__Dataset extract__:
□ □ □ □ □
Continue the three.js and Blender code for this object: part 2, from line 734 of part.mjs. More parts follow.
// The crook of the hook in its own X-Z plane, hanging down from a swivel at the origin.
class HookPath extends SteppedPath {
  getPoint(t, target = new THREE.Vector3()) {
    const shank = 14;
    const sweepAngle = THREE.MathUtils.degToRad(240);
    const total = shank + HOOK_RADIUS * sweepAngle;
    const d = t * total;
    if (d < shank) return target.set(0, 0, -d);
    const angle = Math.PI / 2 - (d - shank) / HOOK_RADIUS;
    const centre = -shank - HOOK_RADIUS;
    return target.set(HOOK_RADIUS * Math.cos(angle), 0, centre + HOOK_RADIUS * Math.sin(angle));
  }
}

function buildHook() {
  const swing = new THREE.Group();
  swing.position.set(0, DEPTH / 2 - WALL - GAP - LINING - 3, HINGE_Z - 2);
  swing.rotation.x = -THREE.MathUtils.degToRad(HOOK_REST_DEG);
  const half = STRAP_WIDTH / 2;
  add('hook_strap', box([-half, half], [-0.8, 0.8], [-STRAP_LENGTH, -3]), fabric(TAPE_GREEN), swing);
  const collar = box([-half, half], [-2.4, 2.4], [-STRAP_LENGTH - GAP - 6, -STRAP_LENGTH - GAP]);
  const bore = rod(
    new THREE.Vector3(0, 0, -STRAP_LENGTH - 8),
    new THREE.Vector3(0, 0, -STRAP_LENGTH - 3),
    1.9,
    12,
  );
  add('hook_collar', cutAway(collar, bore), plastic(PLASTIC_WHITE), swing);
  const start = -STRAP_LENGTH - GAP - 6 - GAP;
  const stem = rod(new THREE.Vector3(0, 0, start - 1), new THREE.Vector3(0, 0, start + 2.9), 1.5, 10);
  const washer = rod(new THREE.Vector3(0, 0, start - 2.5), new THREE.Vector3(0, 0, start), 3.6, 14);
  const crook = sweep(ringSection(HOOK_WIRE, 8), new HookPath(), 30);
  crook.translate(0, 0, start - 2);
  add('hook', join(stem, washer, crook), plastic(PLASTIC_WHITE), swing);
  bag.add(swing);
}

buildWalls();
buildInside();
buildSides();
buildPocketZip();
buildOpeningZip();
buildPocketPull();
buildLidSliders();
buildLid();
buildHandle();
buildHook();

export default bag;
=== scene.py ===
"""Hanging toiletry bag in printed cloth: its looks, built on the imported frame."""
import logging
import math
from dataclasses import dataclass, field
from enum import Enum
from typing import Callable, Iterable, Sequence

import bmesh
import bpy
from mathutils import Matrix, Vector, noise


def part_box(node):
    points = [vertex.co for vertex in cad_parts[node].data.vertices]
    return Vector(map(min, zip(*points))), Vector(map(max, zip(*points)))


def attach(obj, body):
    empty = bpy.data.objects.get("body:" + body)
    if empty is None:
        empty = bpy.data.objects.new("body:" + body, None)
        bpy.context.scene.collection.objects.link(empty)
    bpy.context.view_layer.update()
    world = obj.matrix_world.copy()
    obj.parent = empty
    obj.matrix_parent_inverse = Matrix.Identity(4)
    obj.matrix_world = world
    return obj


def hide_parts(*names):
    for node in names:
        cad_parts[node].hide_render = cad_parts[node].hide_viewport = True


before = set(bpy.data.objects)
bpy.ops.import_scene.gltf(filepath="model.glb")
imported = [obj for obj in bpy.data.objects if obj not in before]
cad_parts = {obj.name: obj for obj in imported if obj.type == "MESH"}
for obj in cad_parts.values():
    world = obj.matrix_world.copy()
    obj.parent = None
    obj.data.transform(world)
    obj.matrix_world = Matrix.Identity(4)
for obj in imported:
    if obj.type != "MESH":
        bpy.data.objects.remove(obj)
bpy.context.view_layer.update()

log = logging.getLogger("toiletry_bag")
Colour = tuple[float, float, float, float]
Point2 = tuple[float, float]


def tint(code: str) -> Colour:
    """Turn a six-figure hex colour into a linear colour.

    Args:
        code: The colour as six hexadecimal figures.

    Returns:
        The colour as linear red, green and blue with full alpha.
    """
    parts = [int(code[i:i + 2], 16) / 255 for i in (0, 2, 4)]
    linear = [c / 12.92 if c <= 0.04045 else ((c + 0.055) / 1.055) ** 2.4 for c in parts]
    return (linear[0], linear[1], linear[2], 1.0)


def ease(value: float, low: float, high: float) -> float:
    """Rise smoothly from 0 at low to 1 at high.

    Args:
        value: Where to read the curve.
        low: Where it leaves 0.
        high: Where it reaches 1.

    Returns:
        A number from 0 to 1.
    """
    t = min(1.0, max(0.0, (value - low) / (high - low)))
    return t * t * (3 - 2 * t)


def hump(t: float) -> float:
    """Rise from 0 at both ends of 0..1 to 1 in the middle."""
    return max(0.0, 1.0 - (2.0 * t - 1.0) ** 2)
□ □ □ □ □
__Problem description__:
Choose all lines containing the string "Identity" and copy them out.

__Exercise output__:
    obj.matrix_parent_inverse = Matrix.Identity(4)
    obj.matrix_world = Matrix.Identity(4)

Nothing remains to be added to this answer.